Next-Generation Firewalls Simplify Security for Agencies
The Defense Information Systems Agency sees great value in next-generation firewalls.
DISA initially deployed an NGFW for secure web gateway functionality, and recently tapped the device for antimalware and intrusion prevention. “By expanding the role of the NGFW, DISA has eliminated the need for separate devices for those enterprise capabilities,” says Mark Orndorff, chief information assurance executive and program executive officer for mission assurance and network ops.
By using an NGFW to fulfill multiple enterprise perimeter protection roles, DISA reduces overall operations and maintenance costs, as well as the costs of training operators and computer network defense personnel, Orndorff says.

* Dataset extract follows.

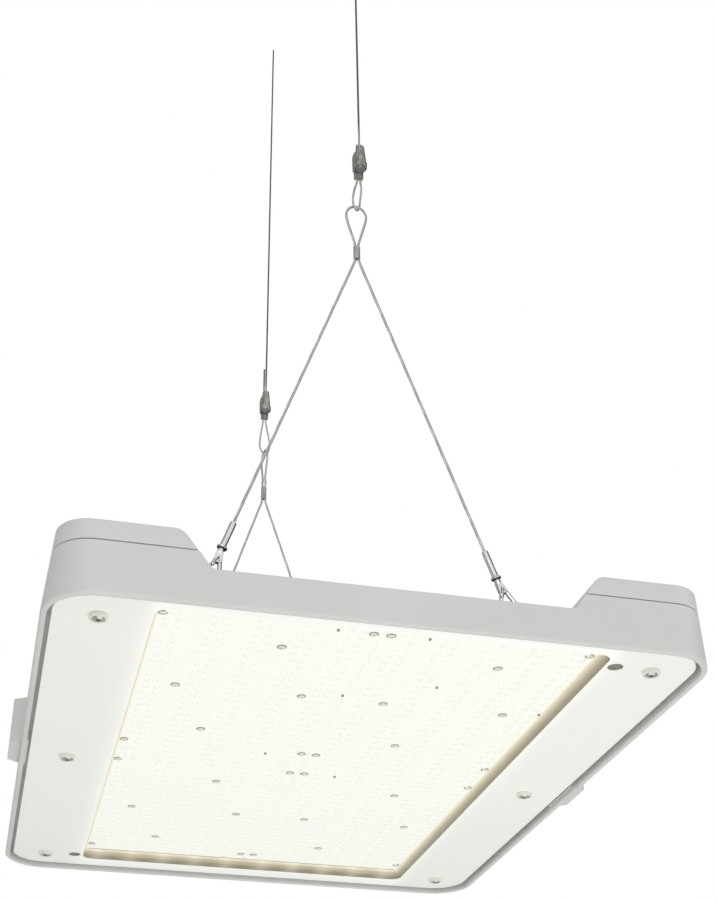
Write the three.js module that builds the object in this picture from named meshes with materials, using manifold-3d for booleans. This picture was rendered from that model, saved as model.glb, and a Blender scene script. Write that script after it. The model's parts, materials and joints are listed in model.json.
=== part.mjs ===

While the device’s management interface affords the Defense Department greater visibility into the network, DISA has elected to integrate the same information into existing logging and analysis capabilities. Orndoff notes that this enables the agency to cross-correlate and analyze the firewall data with other computer network defense data.
Another benefit is application control. Orndorff says NGFWs are application-aware and support development of custom signatures. The Defense Department plans to use this capability to prioritize applications to ensure that mission-critical interactions with the Internet are maintained during periods of high traffic volume.
Percentage of security professionals who believe that staff access to social media increases the likelihood of an advanced persistent threat or other sophisticated malware attack on the organization
SOURCE: “A Prudent Approach to Next-Generation Firewalls” (Enterprise Strategy Group, January 2013)
John Grady, a research manager for IDC’s security products group, says IT managers such as Orndorff opt for multifunction devices because they offer enhanced capabilities.
“I see this as the gradual evolution of the UTM,” Grady says. “The latest devices offer better integration between technologies, as well as application control and the ability for systems administrators to set very granular policies for users or groups of users.”
The Department of Interior relies on NGFWs at each of its five Trusted Internet Connection gateways to provide visibility into the application layer.
Because of the complexity of the agency’s network and the diverse needs of its nine technical agencies, the Interior Department isn’t quite ready to replace traditional security devices with NGFWs for primary security, says Larry Ruffin, the agency’s chief information security officer.
The devices work well to offer supplemental capability, however. “For example, the BitTorrent protocol would be difficult to identify and control using traditional firewalls and security devices,” Ruffin explains. “However, BitTorrent can easily be identified and controlled using the next-generation firewalls.”
Moving forward, Ruffin says replacing the traditional security environment with NGFWs will require a complete change of mindset. “The difficulty is not learning the devices themselves, but to change the way that traditional security professionals think,” he adds.